Despite having seen no trade for 150 years the channel north of there is still in good condition as it was retained for water supply, and includes the final lock, Teigngrace. While lacking anything remarkable, it does still retain the remains of lock gates (including remnants of the basic paddle gear which lacked any gearing, being levered up with a metal bar), and its chamber is twice as long as Graving Dock Lock, being intended to take two boats at once. The stone chamber itself is in decent condition considering how long it’s been abandoned.

A final length leads to Ventiford Basin, the canal’s terminus, and the other main focus of recent restoration work. The stone-lined basin walls have seen repair work, the remains of a sunken barge excavated as an archaeological exercise, and a century’s worth of silt removed. More is planned for this year with another two weeks of WRG Canal Camps, the work including reinstating, re-setting and repointing the granite blocks which form the canal walls.

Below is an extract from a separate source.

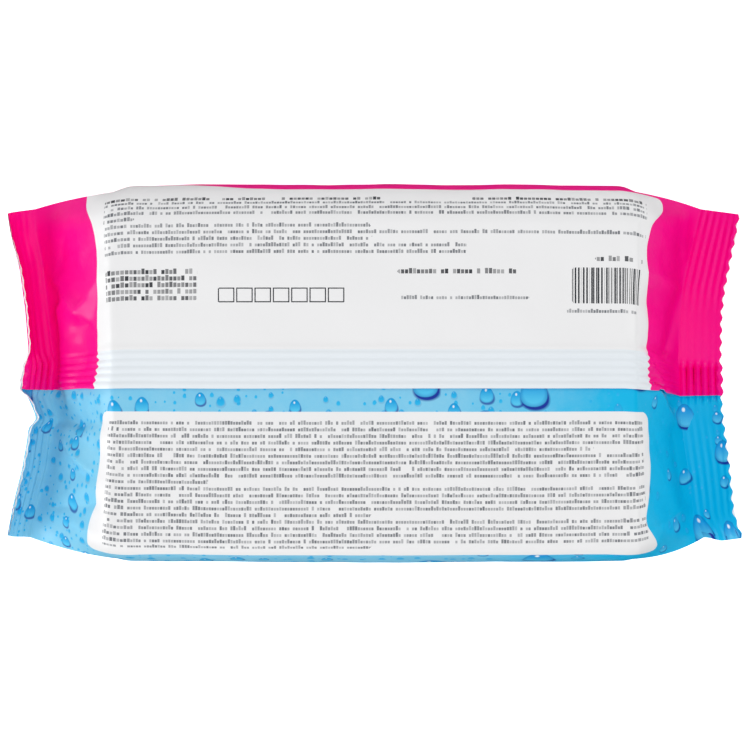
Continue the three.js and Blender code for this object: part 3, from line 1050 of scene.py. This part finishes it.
@dataclass(frozen=True)
class DashRows:
    """Rows of plain dashes that stand in for print.

    Attributes:
        field_name: The field that the rows fill.
        letter: Length of the shortest dash, in millimetres.
        base: Where the dashes' feet are, as a share of a row's height.
        top: Where most of their tops are.
        tallest: Where the tallest tops are.
        ink: Hex colour of the dashes.
    """

    field_name: str
    letter: float
    base: float
    top: float
    tallest: float
    ink: str


@dataclass(frozen=True)
class PrintedFilm:
    """Oriented polypropylene film, reverse printed: glossy, with flat saturated inks.

    Lengths are millimetres, and a drop's own sizes are shares of its radius.
    """

    name: str = "printed_polypropylene_film"
    pink: str = "#FF0091"
    deep_pink: str = "#FA0089"
    white: str = "#EEEEEF"
    fin_white: str = "#E8EEF3"
    blue: str = "#00B8EA"
    pale_blue: str = "#86CDEC"
    drop_rim: str = "#12329A"
    drop_edge: str = "#0A7AC0"
    dark_ink: str = "#33363C"
    cut_white: str = "#FBFBFC"
    roughness: float = 0.3
    ior: float = 1.49
    specular: float = 0.3
    coat_weight: float = 0.03
    coat_roughness: float = 0.12
    broad_wave: float = 6.0
    fine_wave: float = 1.4
    fine_share: float = 0.18
    wave_height: float = 0.6
    wave_strength: float = 0.12
    pink_patch: float = 40.0
    blue_cloud: float = 9.0
    cloud_strength: float = 0.7
    fade_places: tuple[float, float] = (20.0, 85.0)
    fade_tones: tuple[float, float] = (0.55, -0.6)
    drop_places: tuple[float, float] = (-80.0, 90.0)
    drop_scatter: float = 0.75
    largest_drop: float = 0.29
    drop_lean: float = 0.9
    drop_flatness: float = 0.82
    drop_heights: tuple[float, float] = (-0.9, 0.5)
    first_shift: float = 5.0
    next_shift: float = 7.0
    soft_edge: float = 0.6
    sharp_edge: float = 0.94
    shade_middle: tuple[float, float, float] = (0.08, -0.24, 0.0)
    shade_edge: tuple[float, float] = (0.88, 1.04)
    glint_middle: tuple[float, float, float] = (-0.12, 0.5, 0.0)
    glint_edge: tuple[float, float] = (0.1, 0.22)
    rim_start: float = 0.72
    rim_strength: float = 0.7
    missing_dashes: float = 0.14
    dash_gap: float = 0.2
    tall_dashes: float = 0.6
    dash_tones: tuple[float, float] = (0.5, 0.98)
    half_line: float = 0.17
    frame_half_width: float = 0.42
    stripes_per_mm: float = 2.1
    drop_sizes: tuple[DropSize, ...] = (
        DropSize(2.6, 0.45, 0.1, 0.1, 0.0, "#1FB2EA", "#35BCEE"),
        DropSize(5.2, 0.5, 0.15, 0.14, 0.15, "#12A8E4", "#2CBAEE"),
        DropSize(9.0, 0.45, 0.25, 0.16, 0.8, "#06A0E0", "#5CCFF4"),
        DropSize(15.5, 0.1, 0.6, 0.2, 1.0, "#049CE0", "#58CCF2"),
    )
    dashes: tuple[DashRows, ...] = (
        DashRows("fine_mm", 0.78, 0.2, 0.62, 0.86, "#6E7278"),
        DashRows("bold_mm", 1.15, 0.1, 0.72, 0.98, "#33363C"),
    )


class FilmShader(NodeGraph):
    """The film's material, which reads the film's own sheet coordinates and fields."""

    def __init__(self, finish: PrintedFilm) -> None:
        """Starts the material from the place on the sheet, in millimetres."""
        super().__init__(finish.name)
        self.finish = finish
        metres = self.add("UVMap", uv_map="sheet")
        self.sheet = self.add("VectorMath:SCALE", metres, in_scale=1 / MM)
        self.parts = self.add("SeparateXYZ", self.sheet)

    def build(self) -> bpy.types.Material:
        """Lays the inks over one another and returns the material."""
        look = self.finish
        film = self.with_white_panels(self.film_colour())
        cut = self.add("Attribute", attribute_name="cut_edge").outputs["Fac"]
        film = self.add("Mix:RGBA", cut, film, look.cut_white)
        shader = self.add(
            "BsdfPrincipled", film, in_roughness=look.roughness, in_ior=look.ior,
            in_specular_ior_level=look.specular, in_coat_weight=look.coat_weight,
            in_coat_roughness=look.coat_roughness, in_normal=self.waviness(),
        )
        self.add("OutputMaterial", shader)
        return self.material

    def waviness(self) -> Node:
        """Adds the film's faint waviness, one broad and one fine."""
        look = self.finish
        broad = self.add("TexNoise", self.sheet, in_scale=1 / look.broad_wave, in_detail=2.0)
        fine = self.add("TexNoise", self.sheet, in_scale=1 / look.fine_wave, in_detail=1.0)
        both = self.add("Math:MULTIPLY_ADD", fine, look.fine_share, broad)
        return self.add(
            "Bump", in_strength=look.wave_strength, in_distance=look.wave_height * MM,
            in_height=both,
        )

    def inside(self, field_name: str) -> Node:
        """Gives 1 inside a printed field and 0 outside it."""
        field_mm = self.add("Attribute", attribute_name=field_name)
        return self.add("Math:GREATER_THAN", field_mm.outputs["Fac"], 0.0)

    def film_colour(self) -> Node:
        """Adds the pink half and the wet blue half of the film."""
        look = self.finish
        patches = self.add("TexNoise", self.sheet, in_scale=1 / look.pink_patch, in_detail=1.0)
        pink = self.add("Mix:RGBA", patches, look.pink, look.deep_pink)
        is_pink = self.inside("pink_mm")
        return self.add("Mix:RGBA", is_pink, self.wet_blue(), pink)

    def wet_blue(self) -> Node:
        """Adds a mottled blue ground, paler to the left, with water drops scattered over it."""
        look = self.finish
        cloud = self.add(
            "TexNoise", self.sheet, in_scale=1 / look.blue_cloud, in_detail=6.0,
            in_roughness=0.75,
        )
        fade = self.add("MapRange", self.parts, *look.fade_places, *look.fade_tones)
        tone = self.add("Math:MULTIPLY_ADD", cloud, look.cloud_strength, fade, use_clamp=True)
        ground = self.add("Mix:RGBA", tone, look.blue, look.pale_blue)
        for number, size in enumerate(look.drop_sizes):
            ground = self.with_drops(ground, size, look.first_shift + look.next_shift * number)
        return ground

    def drop_place(self, size: DropSize, shift: float) -> Node:
        """Scatters drops of one size over the sheet.

        Args:
            size: The size of the drops.
            shift: Moves the pattern, so that sizes don't line up.

        Returns:
            The place in the nearest drop, whose edge is 1 from its middle.
        """
        look = self.finish
        moved = self.add("VectorMath:ADD", self.sheet, (shift, 2 * shift, 0))
        cells = self.add(
            "TexVoronoi", moved, in_scale=1 / size.spacing, in_randomness=look.drop_scatter,
            voronoi_dimensions="2D",
        )
        offset = self.add("VectorMath:SUBTRACT", moved, cells.outputs["Position"])
        random = self.add("SeparateColor", cells.outputs["Color"])
        bare_shares = (1 - size.left_share, 1 - size.right_share)
        bare = self.add("MapRange", self.parts, *look.drop_places, *bare_shares)
        radii = (size.smallest * size.spacing, look.largest_drop * size.spacing)
        radius = self.add("MapRange", random, bare, 1.0, *radii)
        held = self.add("Math:GREATER_THAN", random, bare)
        shrink = self.add("Math:DIVIDE", held, radius)
        gone = self.add("Math:SUBTRACT", 1.0, held)
        parts = self.add("SeparateXYZ", offset)
        height = parts.outputs["Y"]
        lean = look.drop_lean / size.spacing
        widening = self.add("Math:MULTIPLY_ADD", height, lean, 1.0)
        wide = self.add("Math:MULTIPLY", parts, widening)
        tall = self.add("Math:MULTIPLY", height, look.drop_flatness)
        bead = self.add("CombineXYZ", wide, tall)
        unit = self.add("VectorMath:SCALE", bead, in_scale=shrink)
        far = self.add("VectorMath:SCALE", (9, 9, 0), in_scale=gone)
        return self.add("VectorMath:ADD", unit, far)

    def with_drops(self, ground: Node, size: DropSize, shift: float) -> Node:
        """Lays drops of one size over a ground colour.

        Args:
            ground: The colour under the drops.
            size: The size of the drops.
            shift: Moves the pattern, so that sizes don't line up.

        Returns:
            The colour with the drops on it.
        """
        look = self.finish
        place = self.drop_place(size, shift)
        inner, below, glint = (
            self.add("VectorMath:DISTANCE", place, middle).outputs["Value"]
            for middle in ((0, 0, 0), look.shade_middle, look.glint_middle)
        )
        height = self.add("SeparateXYZ", place).outputs["Y"]
        rise = self.add("MapRange", height, *look.drop_heights)
        colour = self.add("Mix:RGBA", rise, size.bottom, size.top)
        rim_strength = look.rim_strength * size.relief
        rim = self.add("MapRange", inner, look.rim_start, 1.0, 0.0, rim_strength)
        bright = self.add("MapRange", glint, *look.glint_edge, size.relief, 0.0)
        for share, tint in ((rim, look.drop_edge), (bright, look.cut_white)):
            colour = self.add("Mix:RGBA", share, colour, tint)
        shade = self.add("MapRange", below, *look.shade_edge, size.relief, 0.0)
        shaded = self.add("Mix:RGBA", shade, ground, look.drop_rim)
        soft_edge = lerp(look.soft_edge, look.sharp_edge, size.relief)
        body = self.add("MapRange", inner, soft_edge, 1.0, 1.0, 0.0)
        return self.add("Mix:RGBA", body, shaded, colour)

    def with_white_panels(self, ground: Node) -> Node:
        """Lays the white panels and their rows of plain dashes over the film's colour."""
        look = self.finish
        on_fin = self.inside("fin_mm")
        printed = self.add("Mix:RGBA", on_fin, look.white, look.fin_white)
        inks = [(self.dash_rows(rows), rows.ink) for rows in look.dashes]
        inks += [(self.stripe_block(), look.dark_ink), (self.frame_lines(), look.dark_ink)]
        for share, ink in inks:
            printed = self.add("Mix:RGBA", share, printed, ink)
        panels = self.inside("white_mm")
        return self.add("Mix:RGBA", panels, ground, printed)

    def dash_rows(self, rows: DashRows) -> Node:
        """Makes rows of plain dashes inside one field of the print.

        Args:
            rows: The rows to make.

        Returns:
            How much ink there is, 0 to 1.
        """
        look = self.finish
        cell_size = (1 / rows.letter, 1 / PrintPlan.row, 1.0)
        cells = self.add("VectorMath:MULTIPLY", self.sheet, cell_size)
        number = self.add("VectorMath:FLOOR", cells)
        within = self.add("VectorMath:FRACTION", cells)
        noise = self.add("TexWhiteNoise", number, noise_dimensions="2D")
        random = self.add("SeparateColor", noise.outputs["Color"])
        parts = self.add("SeparateXYZ", within)
        top = self.add("MapRange", random, look.tall_dashes, 1.0, rows.top, rows.tallest)
        tests = (
            (noise.outputs["Value"], look.missing_dashes, "GREATER_THAN"),
            (parts.outputs["Y"], rows.base, "GREATER_THAN"),
            (parts.outputs["Y"], top, "LESS_THAN"),
            (parts.outputs["X"], look.dash_gap, "GREATER_THAN"),
        )
        ink = self.inside(rows.field_name)
        for value, limit, test in tests:
            passed = self.add("Math:" + test, value, limit)
            ink = self.add("Math:MULTIPLY", ink, passed)
        tone = self.add("MapRange", random.outputs["Green"], 0.0, 1.0, *look.dash_tones)
        return self.add("Math:MULTIPLY", ink, tone)

    def frame_lines(self) -> Node:
        """Makes a row of small plain frames, all of one size."""
        look, block = self.finish, PrintPlan.frames
        pitch = (block.right - block.left) / PrintPlan.frame_count
        half_height = (block.high - block.low) / 2
        run = self.add("Math:SUBTRACT", self.parts, block.left)
        cell = self.add("Math:FLOORED_MODULO", run, pitch)
        height = self.parts.outputs["Y"]
        sides = (
            (cell, pitch / 2, look.frame_half_width * pitch),
            (height, block.low + half_height, half_height - 2 * look.half_line),
        )
        edges = []
        for place, middle, reach in sides:
            offset = self.add("Math:SUBTRACT", place, middle)
            away = self.add("Math:ABSOLUTE", offset)
            edges.append(self.add("Math:SUBTRACT", away, reach))
        edge = self.add("Math:MAXIMUM", *edges)
        line = self.add("Math:COMPARE", edge, 0.0, look.half_line)
        return self.add("Math:MULTIPLY", line, self.inside("frames_mm"))

    def stripe_block(self) -> Node:
        """Makes a block of plain upright stripes of uneven width, about 0.5 to 1.5 mm."""
        bars = self.add(
            "TexNoise", self.parts, in_scale=self.finish.stripes_per_mm, in_detail=0.0,
            noise_dimensions="1D",
        )
        dark = self.add("Math:GREATER_THAN", bars, 0.5)
        return self.add("Math:MULTIPLY", dark, self.inside("stripes_mm"))


@dataclass
class Studio:
    """A pale table, soft lights and a camera straight above the pack, in metres."""

    camera_height: float = 0.82
    picture_width: float = 0.2228
    floor_size: float = 3.0
    floor_colour: str = "#FCFCFC"
    floor_roughness: float = 0.85
    floor_glow: float = 0.8
    floor_gap: float = 0.0002
    room_glow: float = 0.45
    camera_shift: float = -0.0005
    seal_level: float = 0.03

    def build(self) -> None:
        """Sets the stage, the lights and the camera."""
        bpy.ops.object.select_all(action="DESELECT")
        bpy.ops.mesh.primitive_plane_add(size=self.floor_size, location=(0, 0, -self.floor_gap))
        floor = bpy.context.object
        floor.name = "table"
        table = NodeGraph("matt_white_table")
        shader = table.add(
            "BsdfPrincipled", self.floor_colour, in_roughness=self.floor_roughness,
            in_emission_color=(1, 1, 1, 1), in_emission_strength=self.floor_glow,
        )
        table.add("OutputMaterial", shader)
        floor.data.materials.append(table.material)
        floor.visible_glossy = False
        overhead = self.light("overhead", (0.05, -0.1, 1.1), 0.6, 5.0)
        overhead.visible_glossy = False
        self.light("left_softbox", (-0.9, -0.3, 0.25), 0.62, 3.8)
        self.light("right_strip", (0.7, 0.5, 0.8), 0.12, 1.2)
        world = bpy.data.worlds.new("pale_room")
        world.use_nodes = True
        background = world.node_tree.nodes["Background"]
        background.inputs["Color"].default_value = (1, 1, 1, 1)
        background.inputs["Strength"].default_value = self.room_glow
        world.cycles_visibility.glossy = False
        bpy.context.scene.world = world
        bpy.context.scene.view_settings.view_transform = "Standard"
        self.camera()

    def light(
        self, name: str, place: tuple[float, float, float], size: float, power: float
    ) -> bpy.types.Object:
        """Adds one soft square light that faces the pack, and returns it."""
        bpy.ops.object.light_add(type="AREA", location=place)
        lamp = bpy.context.object
        lamp.name = name
        lamp.data.size = size
        lamp.data.energy = power
        direction = -lamp.location
        lamp.rotation_euler = direction.to_track_quat("-Z", "Y").to_euler()
        return lamp

    def camera(self) -> None:
        """Adds the camera, straight above and level with the pack's long side."""
        place = (0, self.camera_shift, self.camera_height)
        bpy.ops.object.camera_add(location=place, rotation=(0, 0, 0))
        camera = bpy.context.object
        camera.name = "overhead_camera"
        half_angle = math.atan(self.picture_width / 2 / (self.camera_height - self.seal_level))
        camera.data.angle = 2 * half_angle
        bpy.context.scene.camera = camera


def main() -> None:
    """Builds the pack's film and its studio, in that order."""
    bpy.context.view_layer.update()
    low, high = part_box(PACK_NODE)
    wrap = FilmWrap(width=(high[1] - low[1]) / MM - FILM_INSET)
    film = wrap.build()
    film.data.materials.clear()
    film.data.materials.append(FilmShader(PrintedFilm()).build())
    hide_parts(PACK_NODE)
    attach(film, "root")
    log.info("film wrap done")
    Studio().build()
    log.info("studio done")


if __name__ == "__main__":
    main()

But the excavation at Ventiford has also shown up an unexpected survivor: twin rows of granite blocks can be seen running alongside the canal, and dividing into further rows of stone. Anyone who has visited Bugsworth Basin might identify them as the stone sleeper blocks which supported the rails on many early horse-tramways.

And they’d be almost but not quite right. In this case, the stone blocks didn’t just support the rails, they actually were the rails. These are the sidings at the lower end of the Haytor Granite Tramway, which instead of iron (which wasn’t easily available locally), used twin rows of shaped stones to make the two grooves in which the wagon wheels of the trains ran. It’s unique (there’s something similar but not quite the same near Doncaster), and it was built by George Templer as the topmost link in the transport chain reaching to his quarries on Dartmoor.

The Tramway lasted until the end of the granite trade in 1858, following which the canal was sold to a railway company, which kept the canal open but used the lower part of the tramway’s route for part of its new line. The rest was just forgotten – including these lengths at Ventiford whose survival was until recently unsuspected.

The Templer Way continues beyond Ventiford, following footpaths, country lanes, and lengths of the tramway where possible, as it climbs onto the moorlands. Follow its 1300ft climb, and imagine the trains of eight empty wagons hauled uphill by a team of 16 horses, or the full loads of granite rattling downhill on the bumpy stone ‘rails’ with just a single wooden brake pole rubbing against the wheels to check their speed. If you make it up onto the moors, there are miles of ‘rails’ still in situ, complete with points, crossing, and sidings leading to some half a dozen different quarry sites.

George Templer’s “generosity and unbounded hospitality” might have cost him his estate, but he’s bequeathed us a fascinating trail leading from here right back to the estuary and to Teignmouth – with the Stover Canal restoration at its heart.